Too often, Judge Grimm wrote, the merits of the claim have taken a back seat to disputes over minutiae of discovery. Judge Grimm evaluated the discovery demands in Mancia, a Fair Labor Standards Act case involving allegations of failure to pay overtime wages, as disproportionate to the potential damages available to the plaintiffs. At the same time, he expressed concern about the defendants' objections, which were phrased in time-worn argot, with each response preceded by the phrase "overbroad, unduly burdensome, not reasonably calculated to lead to the discovery of admissible evidence." Judge Grimm advised counsel that the discovery disputes could be "resolved, or substantially minimized by greater cooperation and communication between counsel." His written opinion was designed to provide guidance to the litigants in Mancia and, clearly, to the bar and bench.

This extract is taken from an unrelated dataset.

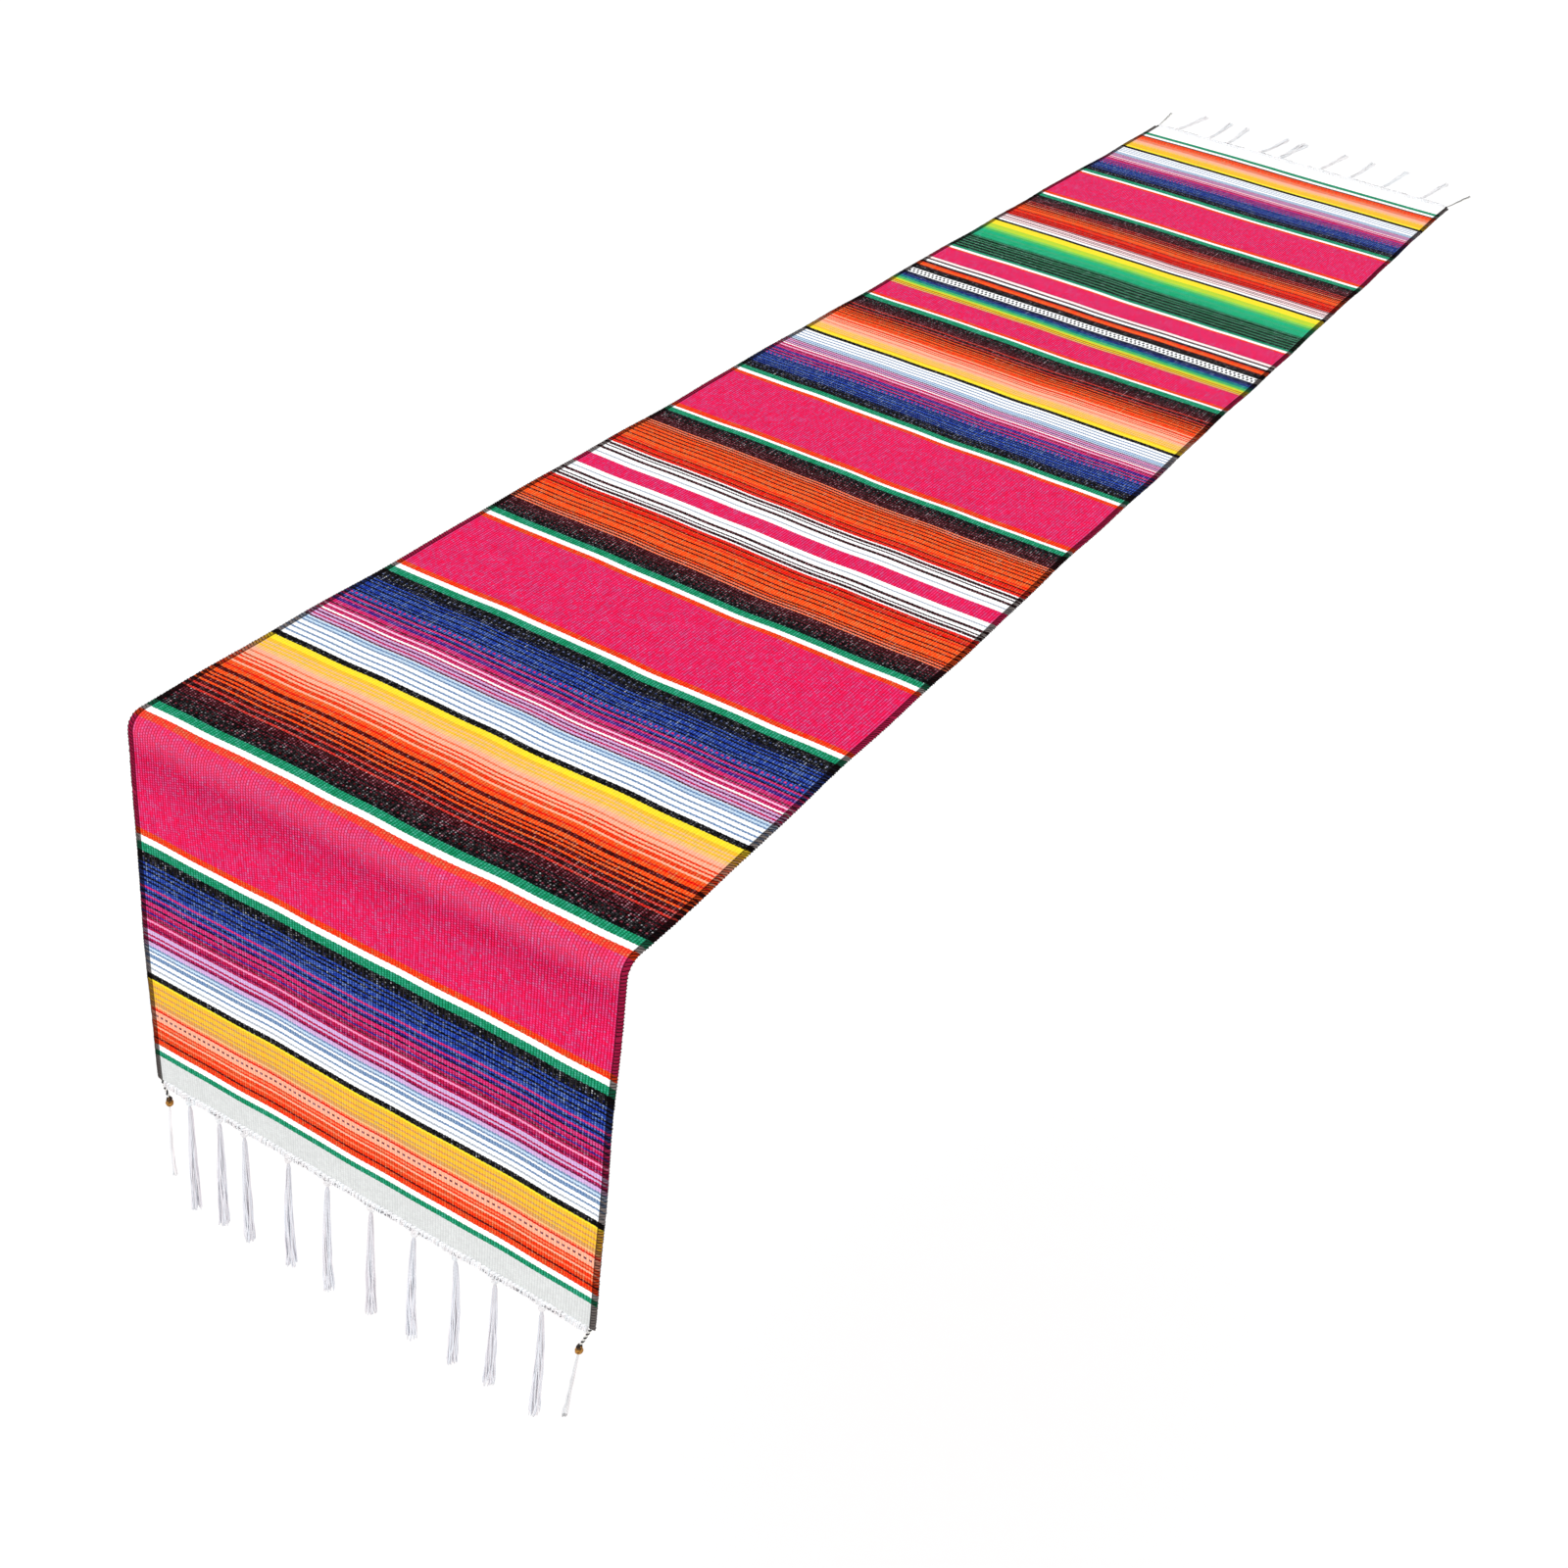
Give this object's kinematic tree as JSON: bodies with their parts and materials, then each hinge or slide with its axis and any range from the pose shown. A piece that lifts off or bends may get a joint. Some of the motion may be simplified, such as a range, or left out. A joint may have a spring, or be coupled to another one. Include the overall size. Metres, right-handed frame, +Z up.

The theme of the decision is that cooperation between counsel is not just a courtesy, but a requirement of the Federal Rules of Civil Procedure. Fed. R. Civ. P. 26(g) requires that discovery demands and responses be made only "after reasonable inquiry." The Rule stipulates that the attorney must fully assess his or her case early in the proceedings and tailor the demands or responses, including objections, to the requirements of the case, taking into account the scope of the discovery and value of the case.

While most of Judge Grimm's ire was reserved for the "knee-jerk" objections of the defendants, he placed proponents of standardized discovery demands on notice as well by stating that if a lawyer certifies discovery documents "without substantial justification, the court (on motion or sua sponte) must impose an appropriate sanction . . . caused by (this) violation (of Fed.R.Civ.P.26(g)(3)." If Judge Grimm's analysis were to become a national standard (and he cites a large number of cases in which boilerplate demands and responses were held to be violations of Rule 26(g), such demand phrases as "any and all . . ." and response objections, which begin with the mantra "overbroad, burdensome . . .," would go the way of carbon paper, Wite-Out and the floppy disk.

According to Judge Grimm, recourse to such hackneyed verbiage, which more often than not leads to motion practice that pours molasses onto the wheels of the judicial merit-finding machinery, can be avoided by cooperation between counsel. This includes a candid discussion of the potential value of the case, the costs of discovery given the sources of that information and its accessibility, and the volume of information each side really needs to prove its case. In other words, cooperation entails working to make sure discovery is more surgical rather than shotgun. Advantages to the responding parties would be reduced legal fees and third-party costs for both parties.

Such cooperation, though, requires information. Prepared lawyers should be willing to cooperate; those without complete knowledge of their case and their goals would inevitably resort, as stated in The Sedona Conference Cooperation Proclamation, to the "hide-the-ball" tactics of their early training. The Proclamation, cited by Judge Grimm, is "a national drive to promote open, forthright sharing of information, dialogue and . . . the development of practical tools to facilitate cooperative, collaborative, transparent discovery." Over-aggressive discovery, the Proclamation continues, "is a cost that has outstripped any advantage in the age of ESI and the data deluge." If there is any doubt of the Proclamation's authority, even after its citation by Judge Grimm, one need only look to the Appendix, in which the Proclamation is endorsed by more than 20 federal and state judges.

The Proclamation makes a number of recommendations. One of the most significant is a call for full-scope assessment of the case at an early stage by ESI-knowledgeable point persons, such as party employees, litigation support personnel or third-party consultants, who can assist counsel in the preparation of demands and responses, and be present at meetings in which cooperation in discovery are discussed. This is a trend that Mancia presages and which, as Judge Grimm has eloquently stated, is in fact required by the Federal Rules of Civil Procedure.